* _Entries provided_
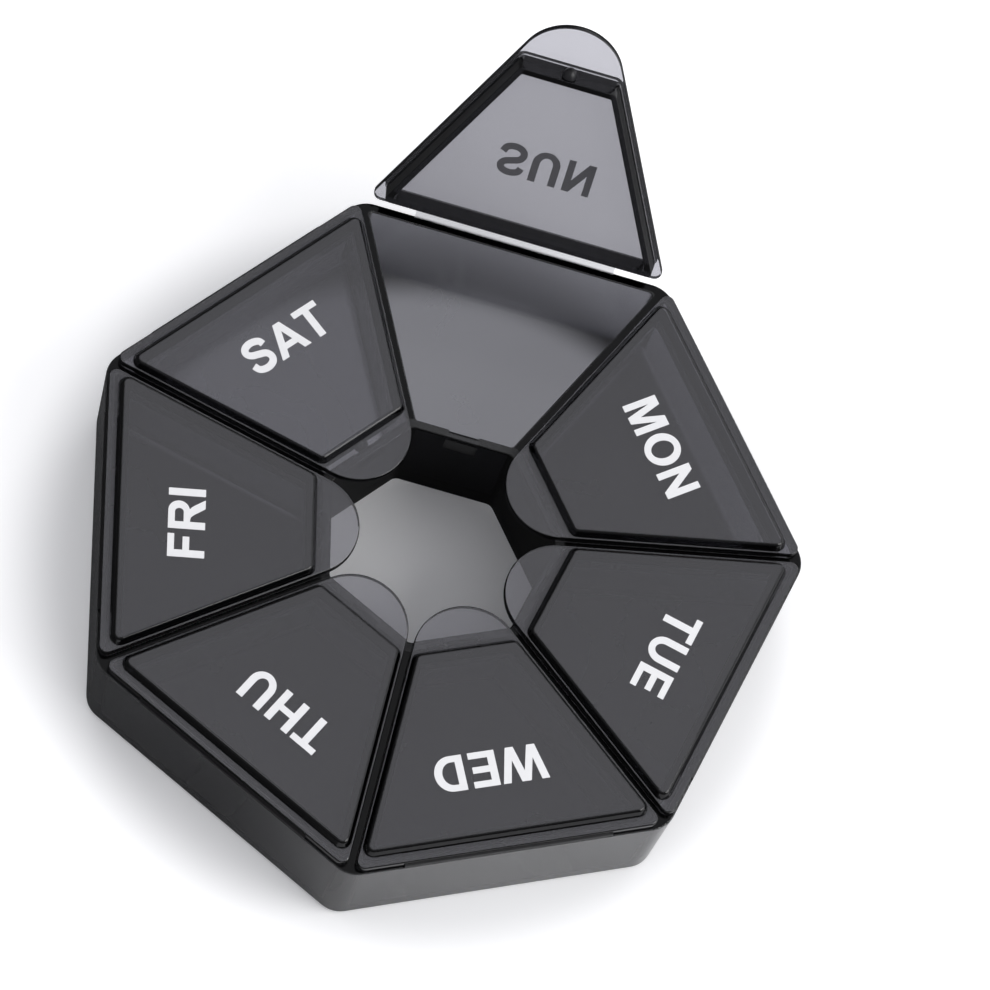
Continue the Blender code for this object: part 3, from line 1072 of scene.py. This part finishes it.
# White where the camera looks, a plain room as light, and softer overhead in reflections
def makeRoom():
    world = bpy.data.worlds.new("softRoom")
    scene.world = world
    world.use_nodes = True
    tree = world.node_tree
    back = tree.nodes["Background"].inputs
    back["Color"].default_value = studio["roomColour"]
    ray = tree.nodes.new("ShaderNodeLightPath").outputs
    place = tree.nodes.new("ShaderNodeTexCoord").outputs["Generated"]
    split = tree.nodes.new("ShaderNodeSeparateXYZ")
    feed(tree, split.inputs[0], place)
    overhead = addRange(tree, split.outputs["Z"], *studio["mirrorSpan"], *studio["mirrorLight"],
                        smooth=True)
    toward = addVectorMath(tree, "DOT_PRODUCT", place, studio["sideDirection"])
    beside = addRange(tree, toward, *studio["sideSpan"], 0, studio["sideLight"], smooth=True)
    both = addMath(tree, "ADD", overhead, beside)
    mirrored = mixValues(tree, ray["Is Glossy Ray"], studio["roomLight"], both)
    feed(tree, back["Strength"], mixValues(tree, ray["Is Camera Ray"], mirrored, 1))


def makeLamp():
    lamp = bpy.data.lights.new("softLamp", "AREA")
    lamp.shape = "DISK"
    lamp.size = studio["lampSize"]
    lamp.energy = studio["lampPower"]
    light = makeObject("softLamp", lamp)
    light.location = studio["lampPlace"]
    light.rotation_euler = (centre - light.location).to_track_quat("-Z", "Y").to_euler()


makeFloor()
makeRoom()
makeLamp()

# Camera as in the photograph, from the fit of the tray's corners and the lids' edges
view = {
    "place": Vector((-43.705 * mm, -357.677 * mm, 802.064 * mm)),
    "right": Vector((0.95961, 0.22818, 0.16455)),
    "down": Vector((0.27549, -0.88071, -0.38530)),
    "ahead": Vector((0.05700, 0.41507, -0.90800)),
    "lens": 218.18,
    "sensor": 36,
    "clip": (0.05, 20),
}


def makeCamera():
    data = bpy.data.cameras.new("camera")
    data.sensor_width = view["sensor"]
    data.lens = view["lens"]
    data.clip_start, data.clip_end = view["clip"]
    camera = makeObject("camera", data)
    turn = Matrix((view["right"], -view["down"], -view["ahead"])).transposed().to_4x4()
    rim = centre + Vector((0, 0, tray["height"]))
    camera.matrix_world = Matrix.Translation(view["place"] + rim) @ turn
    scene.camera = camera


makeCamera()
print("studio and camera ready")
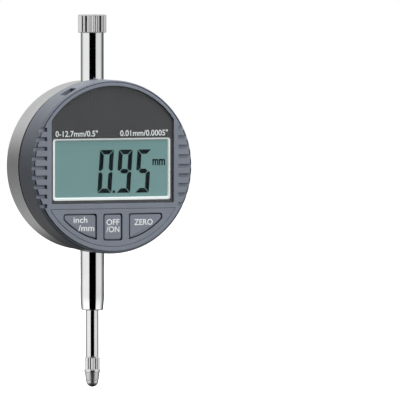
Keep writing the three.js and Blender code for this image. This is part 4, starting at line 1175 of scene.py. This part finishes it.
def makeReading():
    lean = math.tan(math.radians(reading["slant"]))
    front, back = (lcdLow.y - raised for raised in reading["raise"])
    bars = []
    for i, digit in enumerate(reading["digits"]):
        start = reading["left"] + i * reading["pitch"]
        for letter in litSegments[digit]:
            outline = [(start + x + z * lean, reading["bottom"] + z) for x, z in segmentOutline(letter)]
            bars.append(slab("bar", outline, front, back))
    middle, half, low = reading["point"], reading["pointSize"] / 2, reading["bottom"]
    bars.append(bar("point", middle - half, middle + half, front, back, low, low + reading["pointSize"]))
    piece = joined("lcd_reading", bars)
    dress(piece, "head", "mask_print", material=finishes["segment_ink"])
    unit, area = reading["unit"]
    lettering("lcd_unit", unit, area, lcdLow.y - 0.006, "head", "mask_print", "segment_ink", 0.03)


makeLens()
makeMask()
makeHolder()
makeLcd()
makeReading()
behindLens = lensHigh.y + 0.022
prints = [
    ("range_print", "0-12.7mm/0.5\"", (-20.4, -5.1, 10.25, 12.3)),
    ("step_print", "0.01mm/0.0005\"", (3.0, 20.3, 10.25, 12.3)),
]
for name, words, area in prints:
    lettering(name, words, area, behindLens, "head")
print("window and display")


# ---- keys
# words on each key and the area they fill
legends = [
    [("inch", (-14.2, -9.2, -18.5, -16.5)), ("/mm", (-12.5, -6.7, -21.3, -19.2))],
    [("OFF", (-2.3, 2.4, -19.4, -17.4)), ("/ON", (-2.3, 2.4, -21.8, -19.8))],
    [("ZERO", (7.8, 14.5, -19.5, -17.5))],
]


def makeKey(side):
    name = keyNames[side + 1]
    low, high = keyBoxes[side + 1]
    front = faceY + shell["frontWall"] + keyShape["flangeGap"]
    outline = [tuple(p) for p in keyOutline(side, -keyShape["gap"])]
    piece = slab(f"{name}_top", outline, low.y, front + 0.2, edge=keyShape["round"])
    flange = slab(f"{name}_flange", keyOutline(side, keyShape["flangeStep"]), front, front + keyShape["flange"])
    carve(piece, [flange], "UNION")
    x, z = middleOf(*box(name.replace("key", "dome")))[:2]
    carve(piece, [slab("plunger", disc(x, z, keyShape["plunger"], 24), front + 0.3, high.y)], "UNION")
    dress(piece, name, "key_plastic", name)
    for k, (words, area) in enumerate(legends[side + 1]):
        lettering(f"{name}_legend_{k + 1}", words, area, low.y, name)


for side in (-1, 0, 1):
    makeKey(side)
print("keys")


# ---- battery tray and data port
tray = {"half": 6.6, "floor": 0.6, "cellGap": 0.05, "nail": (6, 1.8, 1.4), "leafHalf": 0.95, "leafOverlap": 1}


def makeTray():
    low, high = box("battery_tray")
    cellLow, cellHigh = box("battery_cell")
    cellX, cellZ, cellRadius = middleOf(cellLow, cellHigh)
    circle = math.hypot(cellX, cellZ)
    half = tray["half"]
    rim = faceRadius + 1
    outline = [(half, rim), (-half, rim)]
    outline += [(half * u, circle + half * v) for u, v in arc(1, 270, 90, 32)]
    piece = swing(slab("tray_body", outline, low.y, high.y), shell["trayAngle"])
    front, back = low.y - 1, high.y + 1
    limit = turned("limit", [(0, front), (faceRadius, front), (faceRadius, back), (0, back)], axis="Y", sides=256)
    carve(piece, [limit], "INTERSECT")
    pocket = slab("pocket", disc(0, circle, cellRadius + tray["cellGap"], 64), low.y + tray["floor"], back)
    middle = (low.y + high.y) / 2
    long, wide, deep = tray["nail"]
    nail = bar("nail", -long / 2, long / 2, middle - wide / 2, middle + wide / 2, faceRadius - deep, rim)
    middle = (cellLow.y + cellHigh.y) / 2
    leafHalf = tray["leafHalf"]
    inner = tray["leafOverlap"] - cellRadius
    leaf = bar("leaf", -half - 1, inner, middle - leafHalf, middle + leafHalf, circle - half - 1, circle + 1)
    carve(piece, [swing(pocket, shell["trayAngle"])])
    carve(piece, [joined("cuts", [swing(nail, shell["trayAngle"]), swing(leaf, shell["trayAngle"])])])
    return dress(piece, "battery_tray", "shell_plastic", "battery_tray")


def makePortPins():
    # spring contacts in the floor of the port
    middle = faceY + port["middle"]
    floor = faceRadius - shell["wall"] - port["floorGap"] - port["pocket"]
    front = middle - port["length"] / 2 + port["pinStart"]
    back = middle + port["length"] / 2 - port["pinEnd"]
    half = port["pinWidth"] / 2
    pins = []
    for k in range(port["pins"]):
        x = (k - (port["pins"] - 1) / 2) * port["pinPitch"]
        pins.append(bar("pin", x - half, x + half, front, back, floor + 0.01, floor + port["pinHeight"]))
    piece = swing(joined("port_pins", pins), shell["portAngle"])
    shade(piece)
    return dress(piece, "head", "brass", material=finishes["gold_plate"])


makeTray()
makePortPins()
print("battery tray and data port")


# ---- floor, backdrop and light
def makeFloor():
    drop = cadLow.z / mm - studio["floorDrop"]
    bm = bmesh.new()
    rim = [bm.verts.new((x * studio["floorSize"], z * studio["floorSize"], drop)) for x, z in arc(1, 360, 5, 71)]
    bm.faces.new(rim)
    floor = makePiece("floor", bm)
    floor.data.transform(Matrix.Scale(mm, 4))
    paint = newFinish("palePaper")
    tooth = paint.noise(30.0, 2.0)
    paint.set(
        Base_Color=paint.ramp(tooth, [(0.3, (0.86, 0.86, 0.86)), (0.7, (0.88, 0.88, 0.88))]),
        Roughness=0.9,
        Emission_Color=(1, 1, 1),
        Emission_Strength=0.75,
    )
    floor.data.materials.append(paint.owner)
    floor.visible_diffuse = False
    floor.visible_glossy = False


lights = [
    {"name": "overhead", "place": (180, -300, 900), "size": 700, "power": 6.7},
    {"name": "rear", "place": (250, 1100, 500), "size": 700, "power": 7},
    {"name": "front", "place": (350, -1100, 300), "size": 800, "power": 8.1},
]


def makeLight(settings):
    lamp = bpy.data.lights.new(settings["name"], "AREA")
    lamp.shape = "DISK"
    lamp.size = settings["size"] * mm
    lamp.energy = settings["power"]
    light = bpy.data.objects.new(settings["name"], lamp)
    light.location = Vector(settings["place"]) * mm
    light.rotation_euler = (-(light.location - Vector((0, 0, faceZ * mm)))).to_track_quat("-Z", "Y").to_euler()
    light.visible_camera = False
    light.visible_glossy = False
    bpy.context.scene.collection.objects.link(light)


room = {
    # brightness of what shines in metal, by angle round from the camera
    "round": [
        (-180, 0.04), (-168, 0.08), (-156, 0.6), (-147, 0.46), (-138, 0.14), (-124, 0.2), (-112, 0.52), (-102, 0.82),
        (-92, 0.95), (-30, 0.95), (-27, 0.0), (36, 0.0), (40, 0.8), (84, 0.86), (95, 0.76), (106, 0.48), (118, 0.22),
        (134, 0.07), (180, 0.04),
    ],
    # and how that grows with height, from straight down to straight up
    "lift": [(-1, 0.05), (-0.75, 0.1), (-0.6, 0.35), (-0.45, 1.4), (-0.25, 1.45), (-0.1, 1.1), (0, 1.0), (1, 1.0)],
    "soft": [(-1, 0.03), (0, 0.08), (1, 0.6)],
    # a bright patch high up behind the tool, and the ceiling: how bright, and where they begin and are full
    "glow": 0.95, "glowHeight": (0.05, 0.27), "glowFacing": (-0.3, -0.6),
    "ceiling": 0.82, "ceilingHeight": (0.16, 0.44),
}


def makeWorld():
    # soft room: dark in front of and behind the face, bright to both sides and high up
    world = Finish(bpy.data.worlds.new("studio"))
    bpy.context.scene.world = world.owner
    turn = math.radians(studio["azimuth"])
    toCamera = (math.sin(turn), -math.cos(turn), 0)
    toRight = (math.cos(turn), math.sin(turn), 0)
    way = world.node("ShaderNodeTexCoord", {}, {}, "Generated")
    facing = world.dot(way, toCamera)
    beside = world.dot(way, toRight)
    height = world.node("ShaderNodeSeparateXYZ", {}, {"Vector": way}, "Z")
    angle = world.node("ShaderNodeMath", {"operation": "ARCTAN2"}, {0: beside, 1: facing}) / (2 * math.pi) + 0.5
    bands = world.ramp(angle, [(a / 360 + 0.5, (v, v, v)) for a, v in room["round"]])
    level = height * 0.5 + 0.5
    lift = world.ramp(level, [(z / 2 + 0.5, (v, v, v)) for z, v in room["lift"]])
    soft = world.ramp(level, [(z / 2 + 0.5, (v, v, v)) for z, v in room["soft"]])
    glow = world.rise(height, *room["glowHeight"]) * world.rise(facing, *room["glowFacing"]) * room["glow"]
    ceiling = world.rise(height, *room["ceilingHeight"]) * room["ceiling"]
    shine = world.mix(1.0, world.mix(1.0, bands, lift, "MULTIPLY"), glow, "LIGHTEN")
    shine = world.mix(1.0, shine, ceiling, "LIGHTEN")
    glossy = world.node("ShaderNodeLightPath", {}, {}, "Is Glossy Ray")
    seen = world.node("ShaderNodeLightPath", {}, {}, "Is Camera Ray")
    color = world.mix(seen, world.mix(glossy, soft, shine), (1, 1, 1))
    world.put(world.tree.nodes["Background"].inputs["Color"], color)


makeFloor()
for settings in lights:
    makeLight(settings)
makeWorld()
bpy.context.scene.view_settings.view_transform = "Standard"
print("studio")
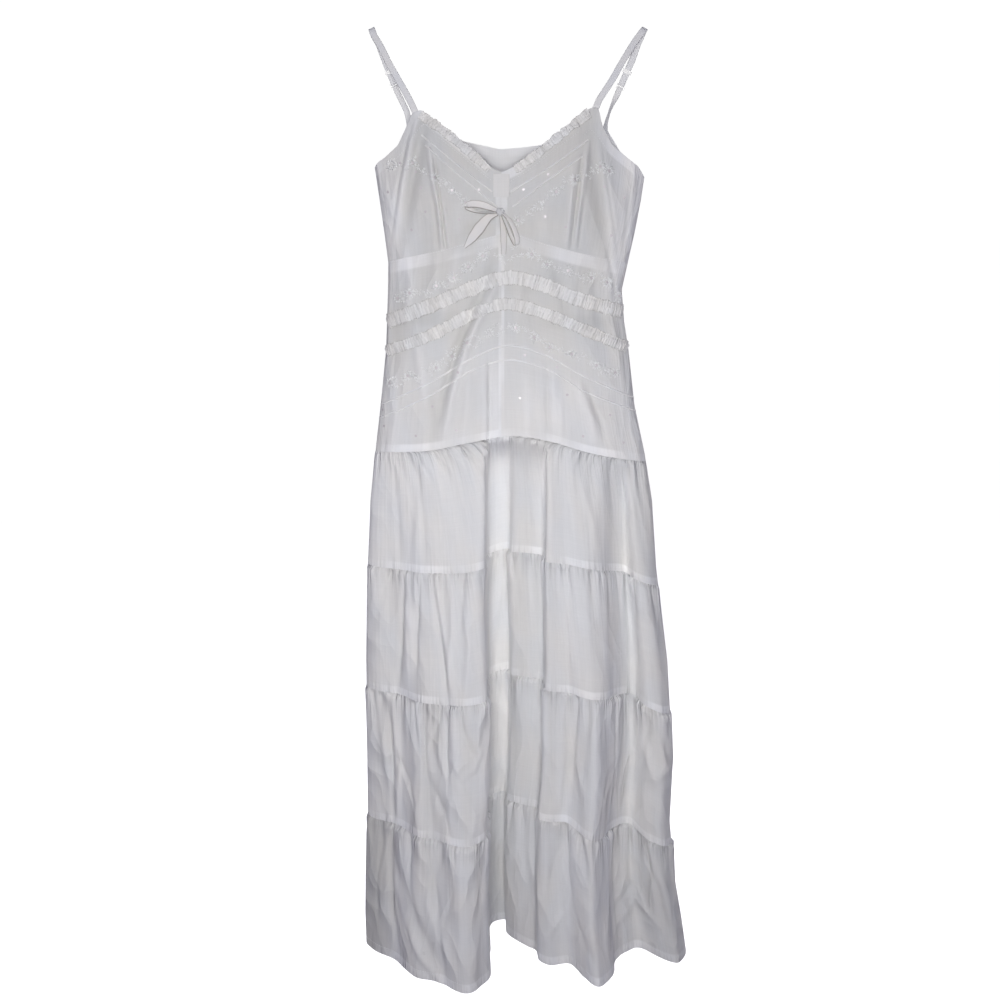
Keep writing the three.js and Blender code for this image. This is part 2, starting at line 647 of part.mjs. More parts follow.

* _Aim_
Copy every line from the records above that contains the word "three".

* _Finished task_
Keep writing the three.js and Blender code for this image. This is part 4, starting at line 1175 of scene.py. This part finishes it.
Keep writing the three.js and Blender code for this image. This is part 2, starting at line 647 of part.mjs. More parts follow.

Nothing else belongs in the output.